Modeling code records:
========================================
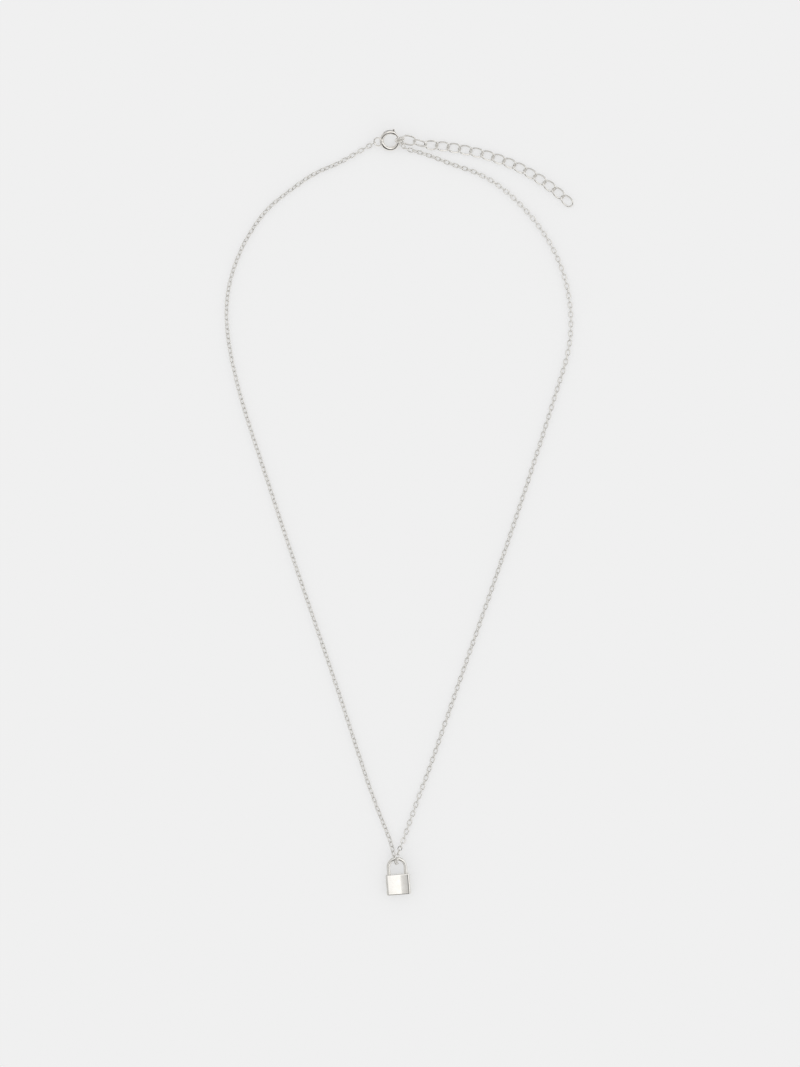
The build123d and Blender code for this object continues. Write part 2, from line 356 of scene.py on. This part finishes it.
def chain_rolls(directions, ups):
    """Roll of each link about the chain's line, square to the end links at both ends."""
    rng = random.Random(ROLL_SEED)
    count = len(directions)

    def roll_of(square, index):
        side = directions[index].cross(ups[index])
        return math.atan2(square.dot(side), square.dot(ups[index]))

    def nearest(roll, wanted):
        return roll + math.pi * round((wanted - roll) / math.pi)

    (_, start_square), (_, stop_square) = chain_ends()
    shares = [share for share, _ in CHAIN_ROLLS]
    rolls = [math.radians(degrees) for _, degrees in CHAIN_ROLLS]
    first = nearest(roll_of(start_square, 0) + QUARTER, rolls[0])
    last = nearest(roll_of(stop_square, count - 1) + QUARTER * (count % 2), rolls[-1])
    shares = [0.0] + shares + [1.0]
    rolls = [first] + rolls + [last]
    found = []
    for i in range(count):
        share = i / (count - 1)
        loose = min(1.0, FADE_PARTS * share, FADE_PARTS * (1 - share))
        roll = float(np.interp(share, shares, rolls)) + loose * rng.uniform(-ROLL_SPREAD, ROLL_SPREAD)
        found.append(roll + QUARTER * (i % 2))
    return found


def settle(joints, directions, ups, rolls):
    """Joints as the chain lies: lowered until each link rests on the surface, and shaken a little."""
    rng = random.Random(SIDE_SEED)
    half_heights = []
    for direction, up, roll in zip(directions, ups, rolls):
        square = up * math.cos(roll) + direction.cross(up) * math.sin(roll)
        tilt = math.sqrt(max(0.0, 1 - square.z**2))
        half_heights.append(LINK_WIRE / 2 + (CHAIN_WIDTH - LINK_WIRE) / 2 * tilt)
    lifted = [i for i, joint in enumerate(joints) if joint.z > LIFTED]
    lifted += [0, len(joints) - 1]
    settled = []
    for i, joint in enumerate(joints):
        away = min(abs(i - k) for k in lifted) * LINK_PITCH
        ease = min(1.0, away / SETTLE_LENGTH)
        left = half_heights[max(0, i - 1)]
        right = half_heights[min(len(rolls) - 1, i)]
        direction = directions[min(len(rolls) - 1, i)]
        across = Vector((-direction.y, direction.x, 0))
        moved = joint + across * (ease * rng.uniform(-SIDE_SPREAD, SIDE_SPREAD))
        moved.z += ease * (max(left, right) - joint.z)
        settled.append(moved)
    return settled


def chain_links():
    """The cable chain: round wire links, each a quarter turn from the last."""
    joints = chain_joints()
    directions = [(after - before).normalized() for before, after in zip(joints, joints[1:])]
    ups = travelling_ups(directions)
    rolls = chain_rolls(directions, ups)
    joints = settle(joints, directions, ups, rolls)
    base, base_faces = tube(
        oval_line(LINK_LENGTH, CHAIN_WIDTH, LINK_WIRE, LINK_SEGMENTS),
        LINK_WIRE / 2,
        LINK_SIDES,
        True,
        Vector((0, 0, 1)),
    )
    vertices = []
    faces = []
    for before, after, up, roll in zip(joints, joints[1:], ups, rolls):
        along = (after - before).normalized()
        up = (up - along * up.dot(along)).normalized()
        square = up * math.cos(roll) + along.cross(up) * math.sin(roll)
        across = square.cross(along)
        turn = Matrix((along, across, square)).transposed().to_4x4()
        place = Matrix.Translation((before + after) / 2) @ turn
        offset = len(vertices)
        vertices.extend(place @ corner for corner in base)
        faces.extend(tuple(offset + k for k in face) for face in base_faces)
    piece = mesh_object("cable_chain_links", vertices, faces)
    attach(piece, "necklace")
    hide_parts("cable_chain")
    return piece


def extender_line(twist):
    """Points of an extender link's centre line, its long axis along X, its two ends rolled apart."""
    half_length = (EXTENDER_LENGTH - EXTENDER_WIRE) / 2
    half_width = (EXTENDER_WIDTH - EXTENDER_WIRE) / 2
    power = 2 / EXTENDER_SQUARENESS
    points = []
    for step in range(EXTENDER_SEGMENTS):
        angle = 2 * math.pi * step / EXTENDER_SEGMENTS
        x = half_length * math.copysign(abs(math.cos(angle)) ** power, math.cos(angle))
        y = half_width * math.copysign(abs(math.sin(angle)) ** power, math.sin(angle))
        roll = twist * x / half_length
        points.append(Vector((x, y * math.cos(roll), y * math.sin(roll))))
    return points


def extender():
    """The extender's links, standing for their CAD solids and lying as those do."""
    pieces = []
    for number in range(1, EXTENDER_LINKS + 1):
        node = f"extender_link_{number:02d}"
        middle, along, square = link_axes(node)
        turn = Matrix((along, square.cross(along), square)).transposed().to_4x4()
        line = extender_line(0.0 if number <= FLAT_LINKS else EXTENDER_TWIST)
        vertices, faces = tube(line, EXTENDER_WIRE / 2, EXTENDER_SIDES, True, Vector((0, 0, 1)))
        piece = mesh_object(f"extender_wire_{number:02d}", vertices, faces)
        piece.data.transform(Matrix.Translation(middle) @ turn)
        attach(piece, "necklace")
        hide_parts(node)
        pieces.append(piece)
    return pieces


def padlock_pitch():
    """Angle that lifts the shackle until the chain passes under its wire."""
    wire_level = CHAIN_WIDTH + CHAIN_PASS_GAP + SHACKLE_WIRE / 2
    side_lift = (BODY_WIDTH / 2 - SIDE_EDGE_RADIUS) * math.sin(BODY_ROLL)
    reach = BODY_HEIGHT + SHACKLE_RISE - SHACKLE_WIRE / 2
    return math.asin((wire_level - BODY_THICKNESS / 2 - side_lift) / reach)


def padlock_place(body):
    """Frame of the padlock as it lies: its body fills the box of the CAD body."""
    turn = Matrix.Rotation(BODY_TURN, 4, "Z") @ Matrix.Rotation(padlock_pitch(), 4, "X")
    turn = turn @ Matrix.Rotation(-BODY_ROLL, 4, "Y")
    corners = np.array([(turn @ corner.co)[:] for corner in body.data.vertices])
    middle = (corners.min(axis=0) + corners.max(axis=0)) / 2
    low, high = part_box("padlock_body")
    return Matrix.Translation((low + high) / 2 - Vector(middle)) @ turn


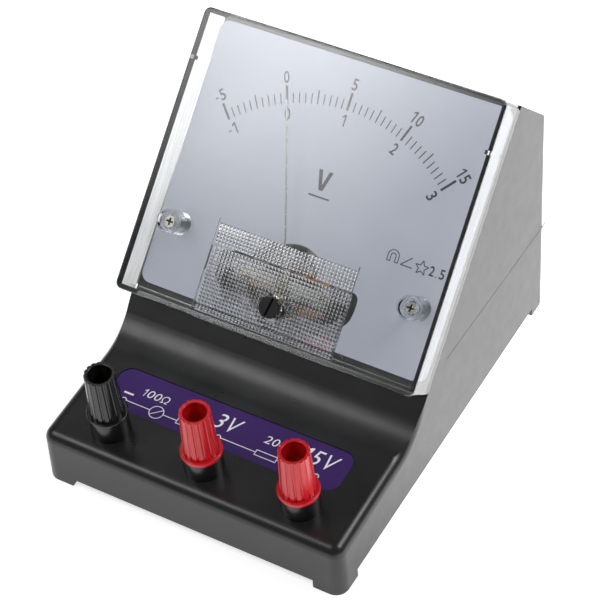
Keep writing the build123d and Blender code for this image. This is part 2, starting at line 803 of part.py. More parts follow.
with BuildPart() as counterweights:
    for turn, reach, size in ((180, 8.6, 1.05), (90, 6.2, 0.7), (270, 6.2, 0.7)):
        arm = Plane(
            origin=turned.from_local_coords((0, 0, pointer_low)),
            x_dir=turned.z_dir,
            z_dir=turned.y_dir * math.cos(math.radians(turn)) + turned.x_dir * math.sin(math.radians(turn)),
        )
        with BuildSketch(arm.offset(pointer_hub_radius + seat_gap)):
            Circle(weight_stem_radius)
        extrude(amount=reach - pointer_hub_radius)
        with BuildSketch(arm.offset(reach - 0.5 - weight_length_ratio * size)):
            Circle(size)
        extrude(amount=weight_length_ratio * size)
finish(counterweights.part, "counterweights", (0.75, 0.6, 0.3))


def hairspring(name, bottom, start_angle, outer):
    """Flat spiral from the spindle outwards."""
    points = []
    for i in range(spring_steps + 1):
        share = i / spring_steps
        angle = math.radians(start_angle + 360 * spring_turns * share)
        r = spring_inner_radius + (outer - spring_inner_radius) * share
        points.append((r * math.cos(angle), r * math.sin(angle)))
    with BuildPart() as body:
        with BuildSketch(face.offset(bottom)):
            with BuildLine():
                Spline(*points)
            trace(line_width=spring_width)
        extrude(amount=spring_height)
        with BuildSketch(face.offset(bottom)):
            Circle(spring_collet_radius)
            Circle(spindle_radius + seat_gap, mode=Mode.SUBTRACT)
        extrude(amount=spring_height)
    finish(body.part, name, (0.75, 0.5, 0.25))


hairspring("front_hairspring", 3.75, 270, 2.95)
hairspring("rear_hairspring", -21.9, 180, 3.6)

# ================= zero setting =================
with BuildPart() as zero_lever:
    with BuildSketch(face.offset(lever_back)):
        Circle(lever_hub_radius)
        with Locations((0, -lever_fork_length / 2)):
            Rectangle(lever_fork_width, lever_fork_length)
        with Locations((0, 2.3)):
            Rectangle(lever_tab_width, 2.8)
        with Locations((0, adjuster_y)):
            SlotOverall(6.2, 2 * adjuster_pin_radius + 0.3, rotation=90, mode=Mode.SUBTRACT)
        Circle(jewel_radius + 0.08, mode=Mode.SUBTRACT)
    extrude(amount=lever_thickness)
    with BuildSketch(face.offset(lever_tab_back)):
        with Locations((0, lever_tab_y)):
            Rectangle(lever_tab_width, 0.6)
    extrude(amount=lever_back - lever_tab_back + lever_thickness)
finish(zero_lever.part, "zero_lever", (0.8, 0.65, 0.3))

with BuildPart() as zero_adjuster:
    with BuildSketch(face.offset(adjuster_head_back)):
        with Locations((0, adjuster_y)):
            Circle(adjuster_head_radius)
    extrude(amount=adjuster_head_height)
    with BuildSketch(face.offset(adjuster_lip_back)):
        with Locations((0, adjuster_y)):
            Circle(adjuster_neck_radius)
    extrude(amount=adjuster_head_back - adjuster_lip_back)
    with BuildSketch(face.offset(adjuster_lip_back)):
        with Locations((0, adjuster_y)):
            Circle(adjuster_lip_radius)
    extrude(amount=adjuster_lip_height)
    with BuildSketch(face.offset(adjuster_pin_back)):
        with Locations((0, adjuster_y + adjuster_throw)):
            Circle(adjuster_pin_radius)
    extrude(amount=adjuster_lip_back - adjuster_pin_back + 0.2)
    head_top = adjuster_head_back + adjuster_head_height
    crown = zero_adjuster.faces().sort_by_distance(face.from_local_coords((0, adjuster_y, head_top)))[0]
    fillet(crown.edges(), 0.3)
    with BuildSketch(face.offset(head_top)):
        with Locations((0, adjuster_y)):
            Rectangle(adjuster_slot_width, adjuster_slot_length, rotation=adjuster_slot_turn)
    extrude(amount=-adjuster_slot_depth, mode=Mode.SUBTRACT)
finish(zero_adjuster.part, "zero_adjuster", (0.04, 0.04, 0.04))


# ================= terminals =================
def terminal_cap(name, x, color):
    with BuildPart() as cap:
        with BuildSketch(deck_plane(x, cap_bottom)):
            Circle(flange_radius)
        extrude(amount=flange_height)
        fillet(cap.edges().filter_by(GeomType.CIRCLE), flange_edge_radius)
        barrel_ends = ((cap_bottom + flange_height / 2, barrel_foot_radius), (cap_top, barrel_top_radius))
        for height, radius in barrel_ends:
            with BuildSketch(deck_plane(x, height)):
                Circle(radius)
                with PolarLocations(radius - flute_depth + flute_radius, flute_count):
                    Circle(flute_radius, mode=Mode.SUBTRACT)
        loft(ruled=True)
        with BuildSketch(deck_plane(x, cap_top)):
            Circle(cap_hole_radius)
        extrude(amount=-cap_hole_depth, mode=Mode.SUBTRACT)
        with BuildSketch(deck_plane(x, cap_bottom)):
            Circle(insert_radius + running_gap)
        extrude(amount=insert_top + running_gap - cap_bottom, mode=Mode.SUBTRACT)
        with BuildSketch(deck_plane(x, insert_top)):
            Circle(stud_radius + 0.3)
        extrude(amount=cap_top - cap_hole_depth - insert_top + 0.5, mode=Mode.SUBTRACT)
        mouth = [
            edge
            for edge in cap.edges().filter_by(GeomType.CIRCLE)
            if abs(deck_plane(x).to_local_coords(edge.center()).Z - cap_top) < 0.01
            and abs(edge.radius - cap_hole_radius) < 0.01
        ]
        fillet(mouth, mouth_edge_radius)
    finish(cap.part, name, color)


def cap_insert(name, x):
    with BuildPart() as insert:
        with BuildSketch(deck_plane(x, insert_bottom)):
            Circle(insert_radius)
            Circle(stud_radius + running_gap, mode=Mode.SUBTRACT)
        extrude(amount=insert_top - insert_bottom)
    finish(insert.part, name, (0.8, 0.68, 0.35))


for tag, x, color in zip(
    ("negative", "3v", "15v"), post_xs, ((0.04, 0.04, 0.04), (0.8, 0.05, 0.08), (0.8, 0.05, 0.08))
):
    terminal_cap(f"terminal_cap_{tag}", x, color)
    cap_insert(f"cap_insert_{tag}", x)


def collar(x):
    with BuildPart() as body:
        with BuildSketch(deck_plane(x, seat_gap)):
            Circle(collar_radius)
            Circle(shank_radius + seat_gap, mode=Mode.SUBTRACT)
        extrude(amount=collar_height - seat_gap)
        with BuildSketch(deck_plane(x, stud_foot)):
            Circle(stud_radius + seat_gap)
        extrude(amount=collar_height - stud_foot, mode=Mode.SUBTRACT)
    return body.part


def stud(x):
    with BuildPart() as body:
        with BuildSketch(deck_plane(x, stud_foot + seat_gap)):
            Circle(stud_radius)
        extrude(amount=stud_top - stud_foot - seat_gap)
        with BuildSketch(deck_plane(x, stud_foot + seat_gap)):
            Circle(shank_radius)
        extrude(amount=-(stud_foot + wall + shank_below_deck))
        with BuildSketch(deck_plane(x, stud_top)):
            Circle(socket_radius)
        extrude(amount=-socket_depth, mode=Mode.SUBTRACT)
    return body.part


def ring_under_deck(x, top, thickness, shape):
    """Washer, tag or nut around the stud's shank, its top face this far under the deck's top."""
    with BuildPart() as body:
        with BuildSketch(deck_plane(x, -top)):
            if shape == "washer":
                Circle(washer_radius)
            if shape == "tag":
                Circle(lug_radius)
                with Locations((0, lug_tail_y)):
                    Rectangle(lug_tail_width, lug_tail_length)
            if shape == "nut":
                RegularPolygon(nut_radius, 6)
            Circle(shank_radius + seat_gap, mode=Mode.SUBTRACT)
        extrude(amount=-thickness)
    return body.part


def at_each_terminal(name, color, pieces):
    with BuildPart() as group:
        for piece in pieces:
            add(piece)
    finish(group.part, name, color)


washer_top = wall + seat_gap
tag_top = washer_top + washer_thickness + seat_gap
nut_top = tag_top + lug_thickness + seat_gap
washers = [ring_under_deck(x, washer_top, washer_thickness, "washer") for x in post_xs]
lugs = [ring_under_deck(x, tag_top, lug_thickness, "tag") for x in post_xs]
nuts = [ring_under_deck(x, nut_top, nut_thickness, "nut") for x in post_xs]
at_each_terminal("terminal_collars", (0.05, 0.05, 0.05), [collar(x) for x in post_xs])
at_each_terminal("terminal_studs", (0.8, 0.68, 0.35), [stud(x) for x in post_xs])
at_each_terminal("terminal_washers", (0.7, 0.7, 0.7), washers)
at_each_terminal("solder_lugs", (0.75, 0.72, 0.65), lugs)
at_each_terminal("terminal_nuts", (0.8, 0.68, 0.35), nuts)

with BuildPart() as terminal_label:
    with BuildSketch(deck_at(label_centre_x, label_y, -label_recess + seat_gap)):
        RectangleRounded(label_width, label_height, label_radius)
    extrude(amount=label_thickness)
finish(terminal_label.part, "terminal_label", (0.2, 0.12, 0.35))

# ================= series resistors and wiring =================
lug_y = post_y + 8.6
lead_height = -tag_top - lug_thickness - 0.4


def lead_plane(x):
    origin = deck_at(x, lug_y, lead_height).origin
    return Plane(origin=origin, x_dir=(0, 1, 0), z_dir=(1, 0, 0))


def resistor(start, stop):
    """Axial resistor along X between two lead ends."""
    middle = (start + stop) / 2
    with BuildPart() as body:
        with BuildSketch(lead_plane(start)):
            Circle(lead_radius)
        extrude(amount=stop - start)
        with BuildSketch(lead_plane(middle - resistor_length / 2)):
            Circle(resistor_radius)
        extrude(amount=resistor_length)
        ends = [e for e in body.edges().filter_by(GeomType.CIRCLE) if e.radius > 2 * lead_radius]
        fillet(ends, resistor_end_radius)
    return body.part


with BuildPart() as series_resistors:
    add(resistor(post_xs[0] + 6, post_xs[1] - 0.6))
    add(resistor(post_xs[1] + 0.6, post_xs[2]))
finish(series_resistors.part, "series_resistors", (0.75, 0.6, 0.4))


def wire(points):
    with BuildPart() as body:
        with BuildLine() as path:
            Spline(*points)
        with BuildSketch(Plane(origin=path.line @ 0, z_dir=path.line % 0)):
            Circle(wire_radius)
        sweep()
    return body.part


with BuildPart() as tag_strip:
    side = Plane(
        origin=face.from_local_coords((strip_x, -shoe_half_height - seat_gap, strip_back)),
        x_dir=(1, 0, 0), z_dir=-face.y_dir,
    )
    with BuildSketch(side):
        Rectangle(strip_width, strip_height)
    extrude(amount=strip_thickness)
    with BuildSketch(side):
        with Locations((-strip_tag_spacing / 2, -2.0), (strip_tag_spacing / 2, -2.0)):
            Rectangle(strip_tag_width, strip_tag_length)
    extrude(amount=strip_tag_thickness)
finish(tag_strip.part, "tag_strip", (0.5, 0.35, 0.2))

first_lug = deck_at(post_xs[0], lug_y, lead_height - 0.3).origin
first_lead = deck_at(post_xs[0] + 5.2, lug_y, lead_height).origin
tag_y = -shoe_half_height - strip_tag_thickness - wire_radius - 0.05
left_tag = face.from_local_coords((strip_x - strip_tag_spacing / 2, tag_y, -22))
right_tag = face.from_local_coords((strip_x + strip_tag_spacing / 2, tag_y, -22))
with BuildPart() as hookup_wires:
    add(wire([
        (first_lug.X, first_lug.Y + 0.5, first_lug.Z - 0.4),
        (-30, -36, 9.5), (-22, -20, 10.5), (left_tag.X, left_tag.Y, left_tag.Z),
    ]))
    add(wire([
        (first_lead.X - 0.8, first_lead.Y, first_lead.Z),
        (-24, -36, 8.6), (-14, -20, 10.0), (right_tag.X, right_tag.Y, right_tag.Z),
    ]))
finish(hookup_wires.part, "hookup_wires", (0.6, 0.1, 0.1))
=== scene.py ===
import math

import bmesh
import bpy
from mathutils import Matrix, Vector


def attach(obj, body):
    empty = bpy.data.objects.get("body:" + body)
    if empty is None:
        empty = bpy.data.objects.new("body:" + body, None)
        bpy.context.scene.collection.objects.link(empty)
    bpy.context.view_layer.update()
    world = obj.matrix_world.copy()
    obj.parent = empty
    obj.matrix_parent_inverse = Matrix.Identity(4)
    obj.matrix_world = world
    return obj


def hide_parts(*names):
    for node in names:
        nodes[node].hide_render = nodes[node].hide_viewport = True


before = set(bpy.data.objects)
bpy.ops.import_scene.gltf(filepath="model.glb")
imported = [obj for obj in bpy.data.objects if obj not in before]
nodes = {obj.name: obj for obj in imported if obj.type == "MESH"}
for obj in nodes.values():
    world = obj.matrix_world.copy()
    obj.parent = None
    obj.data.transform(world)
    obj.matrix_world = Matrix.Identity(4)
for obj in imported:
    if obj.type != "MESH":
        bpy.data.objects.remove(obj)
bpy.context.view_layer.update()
MM = 0.001

# ---------------------------------------------------------------- frames (the CAD's own dimensions, in mm)
PEAK_Y, PEAK_Z = 47.0, 92.1
SLOPE = math.radians(45.4)
SLOPE_LENGTH = 99.4
FALL = math.radians(3.34)
PIVOT_DOWN = 68.2
FOLD_Y = PEAK_Y - SLOPE_LENGTH * math.cos(SLOPE)
FOLD_Z = PEAK_Z - SLOPE_LENGTH * math.sin(SLOPE)
PIVOT_Y = PEAK_Y - PIVOT_DOWN * math.cos(SLOPE)
PIVOT_Z = PEAK_Z - PIVOT_DOWN * math.sin(SLOPE)
ACROSS = Vector((1, 0, 0))
UP_FACE = Vector((0, math.cos(SLOPE), math.sin(SLOPE)))
OUT_FACE = Vector((0, -math.sin(SLOPE), math.cos(SLOPE)))
DECK_BACK = Vector((0, math.cos(FALL), math.sin(FALL)))
DECK_OUT = Vector((0, -math.sin(FALL), math.cos(FALL)))


def basis(origin, x, y, z):
    """A placing with the given axes and its origin in mm."""
    matrix = Matrix.Identity(4)
    for i, axis in enumerate((x, y, z)):
        matrix.col[i][:3] = axis
    matrix.col[3][:3] = Vector(origin) * MM
    return matrix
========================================
> _Task_: The lines to transcribe begin at the line with "first_lug = deck_at(post_xs[0], lug_y, lead_height" and end at the line with "imported = [obj"; copy them exactly, both ends included.

> _Output for this task_:
first_lug = deck_at(post_xs[0], lug_y, lead_height - 0.3).origin
first_lead = deck_at(post_xs[0] + 5.2, lug_y, lead_height).origin
tag_y = -shoe_half_height - strip_tag_thickness - wire_radius - 0.05
left_tag = face.from_local_coords((strip_x - strip_tag_spacing / 2, tag_y, -22))
right_tag = face.from_local_coords((strip_x + strip_tag_spacing / 2, tag_y, -22))
with BuildPart() as hookup_wires:
    add(wire([
        (first_lug.X, first_lug.Y + 0.5, first_lug.Z - 0.4),
        (-30, -36, 9.5), (-22, -20, 10.5), (left_tag.X, left_tag.Y, left_tag.Z),
    ]))
    add(wire([
        (first_lead.X - 0.8, first_lead.Y, first_lead.Z),
        (-24, -36, 8.6), (-14, -20, 10.0), (right_tag.X, right_tag.Y, right_tag.Z),
    ]))
finish(hookup_wires.part, "hookup_wires", (0.6, 0.1, 0.1))
=== scene.py ===
import math

import bmesh
import bpy
from mathutils import Matrix, Vector


def attach(obj, body):
    empty = bpy.data.objects.get("body:" + body)
    if empty is None:
        empty = bpy.data.objects.new("body:" + body, None)
        bpy.context.scene.collection.objects.link(empty)
    bpy.context.view_layer.update()
    world = obj.matrix_world.copy()
    obj.parent = empty
    obj.matrix_parent_inverse = Matrix.Identity(4)
    obj.matrix_world = world
    return obj


def hide_parts(*names):
    for node in names:
        nodes[node].hide_render = nodes[node].hide_viewport = True


before = set(bpy.data.objects)
bpy.ops.import_scene.gltf(filepath="model.glb")
imported = [obj for obj in bpy.data.objects if obj not in before]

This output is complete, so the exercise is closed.